Jacksonville engineering firm Reynolds, Smith and Hills has been conducting a feasibility study for replacing the Mathews. The option they're likely to recommend to the state involves an ambitious, $700 million plan: building a new, four-lane bridge just to the north of the current structure, tearing down the old bridge, and putting up another one in its place, for a total of eight lanes.
Additionally, the Arlington Expressway would be widened to six lanes. But plans to ramp up the corridor and the bridge are unsettling to some.
"I don't see how our property couldn't be taken," said Frank McCafferty, president of Jones College, when he saw the renderings the First Coast News I-Team obtained.

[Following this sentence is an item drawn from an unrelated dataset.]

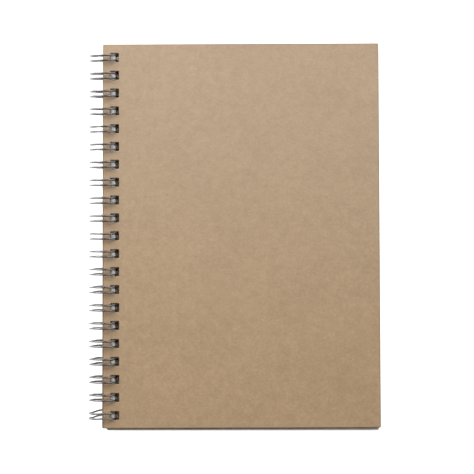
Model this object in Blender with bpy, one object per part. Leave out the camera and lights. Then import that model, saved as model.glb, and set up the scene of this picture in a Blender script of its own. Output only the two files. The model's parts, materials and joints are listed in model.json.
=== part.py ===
"""A pocket sketchbook in twin-loop wire binding: two kraft boards, 24 loose leaves and one bent wire.

The book is drawn flat, with the hinge line (the middle of the wire's loops) as its origin: +X from the spine to
the fore-edge, +Y to the head, +Z out of the front cover. It is then leant on a table at its true resting angle,
because the loops stand out further than the back cover does. Lengths are in metres.
"""

import math

import bmesh
import bpy
from mathutils import Matrix, Vector

# Binding wire
LOOPS = 21
PITCH = 0.0254 / 3  # three loops to the inch
LOOP_RADIUS = 0.00655  # to the middle of the wire
WIRE_RADIUS = 0.00045
PAIR_SPACING = 0.00241  # between the two wires of one loop
LEAN = 0.055  # the upper side of a loop leans towards the foot by this share of its height
LOW_LEAN = 0.12  # the outer lower quarter leans this much towards the head
# Where a loop goes from one lean to the other, late enough to clear the holes of a cover that is turned over.
LEAN_CHANGE = (math.radians(178), math.radians(242))
SEAM_ANGLE = math.radians(-60)  # where the straight segments between the loops run
TIP_ANGLE = math.radians(288)  # where each loop's rounded tip ends
SEAM_BEND = 0.001
ARC_STEPS = 14
TIP_STEPS = 4
WIRE_SIDES = 6

# Punched holes, the same die for boards and leaves
HOLE_WIDTH = 0.0041
HOLE_HEIGHT = 0.00415
HOLE_MARGIN = 0.0035  # from a sheet's spine edge to its holes

# Boards
BOARD_HEIGHT = 0.1815
BOARD_RISE = 0.00015  # the boards' middle is this much above the middle of the row of holes
BOARD_THICKNESS = 0.0015
FRONT_SPINE_X = -0.0004
FORE_EDGE_X = 0.1301
BACK_SPINE_X = 0.0008  # set back, so that the front cover can lie open beside it

# Leaves
LEAVES = 24
LEAF_WIDTH = 0.1272
LEAF_HEIGHT = 0.182
LEAF_DROP = 0.0004  # the leaves' middle is this much below the middle of the row of holes
LEAF_THICKNESS = 0.00016
# A real pad of leaves touches. 0.03 mm of air between parallel flat sheets keeps every pair of solids apart.
LEAF_PITCH = 0.00019
WIRE_CLEARANCE = 0.00015  # between a leaf's holes and the wire that they hang on
TRIM_X = 0.00006  # how far a leaf's cut edge strays from its neighbours'
TRIM_Y = 0.0001
GOLDEN_ANGLE = math.pi * (3 - math.sqrt(5))

BLOCK_HALF = LEAVES * LEAF_PITCH / 2
BOARD_Z = BLOCK_HALF + 0.00002  # a board's inner face
COVER_HOLE_X = FRONT_SPINE_X + HOLE_MARGIN


def clear_scene():
    """Remove everything that a new scene starts with."""
    for obj in list(bpy.data.objects):
        bpy.data.objects.remove(obj, do_unlink=True)


def material(name, colour, roughness, metallic):
    """A plain Principled material."""
    made = bpy.data.materials.new(name)
    made.use_nodes = True
    shader = made.node_tree.nodes["Principled BSDF"]
    shader.inputs["Base Color"].default_value = (*colour, 1.0)
    shader.inputs["Roughness"].default_value = roughness
    shader.inputs["Metallic"].default_value = metallic
    return made


def kraft_board(name):
    return material(name, (0.46, 0.34, 0.21), 0.85, 0.0)


def drawing_paper(name):
    return material(name, (0.86, 0.85, 0.81), 0.9, 0.0)


def coated_steel(name):
    return material(name, (0.55, 0.56, 0.58), 0.3, 1.0)


def add_object(name, mesh, surface, frame):
    """An object whose origin is on the hinge line, standing with the book."""
    mesh.materials.append(surface)
    obj = bpy.data.objects.new(name, mesh)
    bpy.context.scene.collection.objects.link(obj)
    obj.parent = frame
    return obj


def hole_rows():
    """The low and high Y of each hole, from the foot to the head."""
    middles = [(i - (LOOPS - 1) / 2) * PITCH for i in range(LOOPS)]
    return [(y - HOLE_HEIGHT / 2, y + HOLE_HEIGHT / 2) for y in middles]


def punched_outline(bm, x_low, x_high, y_low, y_high, hole_x, z):
    """The faces of a punched sheet at one height: a strip each side of the holes, and the webs between them.

    Returns the faces, all wound the same way."""
    hole_x_high = hole_x + HOLE_WIDTH
    stops = [y_low] + [y for row in hole_rows() for y in row] + [y_high]
    near = [bm.verts.new((hole_x, y, z)) for y in stops]
    far = [bm.verts.new((hole_x_high, y, z)) for y in stops]
    spine = [bm.verts.new((x_low, y, z)) for y in (y_high, y_low)]
    fore = [bm.verts.new((x_high, y, z)) for y in (y_low, y_high)]
    faces = [bm.faces.new(near + spine), bm.faces.new(far[::-1] + fore)]
    for i in range(0, len(stops), 2):
        faces.append(bm.faces.new((near[i], far[i], far[i + 1], near[i + 1])))
    return faces


def punched_sheet(name, x_low, x_high, y_low, y_high, hole_x, z_low, z_high):
    """A flat sheet with the row of square holes."""
    bm = bmesh.new()
    faces = punched_outline(bm, x_low, x_high, y_low, y_high, hole_x, z_low)
    lifted = bmesh.ops.extrude_face_region(bm, geom=faces, use_keep_orig=True)
    top = [v for v in lifted["geom"] if isinstance(v, bmesh.types.BMVert)]
    bmesh.ops.translate(bm, verts=top, vec=(0, 0, z_high - z_low))
    bmesh.ops.recalc_face_normals(bm, faces=bm.faces)
    mesh = bpy.data.meshes.new(name)
    bm.to_mesh(mesh)
    bm.free()
    return mesh


def add_cover(name, spine_x, z_low, frame):
    y_low = BOARD_RISE - BOARD_HEIGHT / 2
    mesh = punched_sheet(
        name,
        spine_x,
        FORE_EDGE_X,
        y_low,
        y_low + BOARD_HEIGHT,
        COVER_HOLE_X,
        z_low,
        z_low + BOARD_THICKNESS,
    )
    return add_object(name, mesh, kraft_board(name), frame)


def add_leaf(number, frame):
    """Leaf 1 lies under the front cover. Each leaf hangs on the wire, so its place follows the loop's curve."""
    name = f"leaf_{number:02d}"
    z = BLOCK_HALF - (number - 0.5) * LEAF_PITCH
    furthest = abs(z) + LEAF_THICKNESS / 2
    hole_x = math.sqrt((LOOP_RADIUS - WIRE_RADIUS) ** 2 - furthest**2) - WIRE_CLEARANCE
    x_low = hole_x - HOLE_MARGIN + TRIM_X * math.sin(number * GOLDEN_ANGLE)
    y_low = -LEAF_DROP - LEAF_HEIGHT / 2 + TRIM_Y * math.cos(number * GOLDEN_ANGLE)
    mesh = punched_sheet(
        name,
        x_low,
        x_low + LEAF_WIDTH,
        y_low,
        y_low + LEAF_HEIGHT,
        hole_x,
        z - LEAF_THICKNESS / 2,
        z + LEAF_THICKNESS / 2,
    )
    return add_object(name, mesh, drawing_paper(name), frame)


def loop_outline(middle):
    """One double loop as (angle round the hinge line, Y), up one wire, round the tip and back down the other."""
    half = PAIR_SPACING / 2
    start = SEAM_ANGLE + SEAM_BEND / LOOP_RADIUS
    turn = TIP_ANGLE - half / LOOP_RADIUS
    rise = [start + (turn - start) * i / ARC_STEPS for i in range(ARC_STEPS + 1)]
    tip = []
    for i in range(1, TIP_STEPS):
        swing = math.pi * i / TIP_STEPS
        along = turn + half / LOOP_RADIUS * math.sin(swing)
        tip.append((along, middle - half * math.cos(swing)))
    up = [(a, middle - half) for a in rise]
    down = [(a, middle + half) for a in reversed(rise)]
    return up + tip + down


def seam_outline(y_low, y_high):
    """The straight segment from one loop to the next, with its two rounded corners."""
    cut = SEAM_BEND * (1 - math.sqrt(0.5))
    near = SEAM_ANGLE + cut / LOOP_RADIUS
    return [
        (near, y_low + cut),
        (SEAM_ANGLE, y_low + SEAM_BEND),
        (SEAM_ANGLE, y_high - SEAM_BEND),
        (near, y_high - cut),
    ]


def lean_shift(angle):
    """How far along Y the wire strays from its loop's plane at this angle."""
    first, last = LEAN_CHANGE
    share = min(max((angle - first) / (last - first), 0), 1)
    share *= share * (3 - 2 * share)
    lean = LEAN + (LOW_LEAN - LEAN) * share
    return -lean * LOOP_RADIUS * math.sin(angle)


def wire_points():
    """The wire's middle line from the foot to the head, each point with the direction out of the loop."""
    outline = []
    for i in range(LOOPS):
        middle = (i - (LOOPS - 1) / 2) * PITCH
        if i:
            outline += seam_outline(middle - PITCH + PAIR_SPACING / 2, middle - PAIR_SPACING / 2)
        outline += loop_outline(middle)
    step = (TIP_ANGLE - SEAM_ANGLE) / ARC_STEPS
    radius = LOOP_RADIUS * (1 + 1 / math.cos(step / 2)) / 2  # halves the error of straight steps
    points = []
    for angle, y in outline:
        out = Vector((math.cos(angle), 0, math.sin(angle)))
        points.append((out * radius + Vector((0, y + lean_shift(angle), 0)), out))
    return points


def add_wire(frame):
    """The whole binding wire as one swept round."""
    name = "twin_loop_wire"
    points = wire_points()
    bm = bmesh.new()
    rings = []
    for i, (middle, out) in enumerate(points):
        before = points[max(i - 1, 0)][0]
        after = points[min(i + 1, len(points) - 1)][0]
        side = (after - before).normalized().cross(out)
        turns = [math.tau * k / WIRE_SIDES for k in range(WIRE_SIDES)]
        ring = [middle + WIRE_RADIUS * (out * math.cos(t) + side * math.sin(t)) for t in turns]
        rings.append([bm.verts.new(corner) for corner in ring])
    for here, there in zip(rings, rings[1:]):
        for k in range(WIRE_SIDES):
            nxt = (k + 1) % WIRE_SIDES
            bm.faces.new((here[k], here[nxt], there[nxt], there[k]))
    bm.faces.new(rings[0])
    bm.faces.new(rings[-1])
    bmesh.ops.recalc_face_normals(bm, faces=bm.faces)
    for face in bm.faces:
        face.smooth = len(face.verts) == 4
    mesh = bpy.data.meshes.new(name)
    bm.to_mesh(mesh)
    bm.free()
    return add_object(name, mesh, coated_steel(name), frame)


def resting_angle():
    """How far the book leans, with its loops and the back cover's fore-edge both on the table."""
    drop = BOARD_Z + BOARD_THICKNESS
    reach = math.hypot(FORE_EDGE_X, drop)
    return math.asin((LOOP_RADIUS + WIRE_RADIUS) / reach) - math.atan2(drop, FORE_EDGE_X)


def stand_on_table(frame, objects):
    """Lean the book and put the middle of its underside's bounding box at the world origin."""
    lean = Matrix.Rotation(resting_angle(), 4, "Y")
    corners = [lean @ v.co for obj in objects for v in obj.data.vertices]
    low = Vector(min(c[axis] for c in corners) for axis in range(3))
    high = Vector(max(c[axis] for c in corners) for axis in range(3))
    frame.rotation_euler = lean.to_euler()
    frame.location = (-(low.x + high.x) / 2, -(low.y + high.y) / 2, -low.z)


def main():
    clear_scene()
    frame = bpy.data.objects.new("hinge_line", None)
    bpy.context.scene.collection.objects.link(frame)
    objects = [
        add_cover("front_cover", FRONT_SPINE_X, BOARD_Z, frame),
        add_cover("back_cover", BACK_SPINE_X, -BOARD_Z - BOARD_THICKNESS, frame),
        add_wire(frame),
    ]
    objects += [add_leaf(number, frame) for number in range(1, LEAVES + 1)]
    stand_on_table(frame, objects)


main()
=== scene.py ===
"""Looks of the twin-loop sketchbook: die-cut boards, one bent wire, paper, a pale floor, light and camera.

The boards and the wire are drawn in the book's own frame, whose origin is on the hinge line, with +X to the
fore-edge, +Y to the head and +Z out of the front cover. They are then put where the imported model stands.
Lengths are in metres.
"""

import json
import math

import bmesh
import bpy
from mathutils import Matrix, Vector


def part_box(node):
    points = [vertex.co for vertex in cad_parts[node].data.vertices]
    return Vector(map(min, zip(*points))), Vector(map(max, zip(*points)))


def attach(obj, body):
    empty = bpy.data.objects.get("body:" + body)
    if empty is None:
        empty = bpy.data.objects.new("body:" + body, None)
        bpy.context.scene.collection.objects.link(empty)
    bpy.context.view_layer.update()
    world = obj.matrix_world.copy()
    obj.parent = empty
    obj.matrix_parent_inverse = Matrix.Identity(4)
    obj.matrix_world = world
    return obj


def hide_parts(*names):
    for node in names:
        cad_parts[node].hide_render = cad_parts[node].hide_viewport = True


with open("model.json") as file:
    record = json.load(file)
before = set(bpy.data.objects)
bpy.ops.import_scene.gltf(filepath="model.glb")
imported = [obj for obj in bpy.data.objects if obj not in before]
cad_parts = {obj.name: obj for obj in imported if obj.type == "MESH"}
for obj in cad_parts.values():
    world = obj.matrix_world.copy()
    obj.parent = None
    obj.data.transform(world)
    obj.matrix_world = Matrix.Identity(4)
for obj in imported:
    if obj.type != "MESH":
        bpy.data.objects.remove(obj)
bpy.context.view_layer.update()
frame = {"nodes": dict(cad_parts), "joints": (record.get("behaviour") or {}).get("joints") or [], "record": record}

MM = 0.001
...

This, despite assurances given to Jones that none of the campus' land would be affected by the bridge plans. Jones sits in the shadow of the Mathews along the Arlington Expressway.
"Even if we don't have to move our campus, there will be a significant impact from traffic coming 30 to 40 feet closer to our classrooms," he said.
Resa Dupree, a resident of the Jones College residential section, agrees. "I've been looking out at it and trying to figure out where it all will go," she said.
RS&H showed First Coast News several different photographs and renderings of options they're considering for the Mathews project, and stress any new bridge construction is years away.
In the meantime, work to replace the much maligned grating atop the Mathews Bridge is slated to begin in February, with traffic reduced to two lanes for the project's 90-day duration.
Later this summer a public hearing will be held so commuters can learn more about the project. There's also a website they can peruse, www.mathewsbridge.com.
And while some are reacting with trepidation to the changes a new bridge might bring, other Arlington residents love the idea of a more attractive and safer route across the St. Johns River.
"It should give the neighborhood a lift," said longtime Arlington resident Larry Phillips, "and it'll definitely reduce tension and congestion."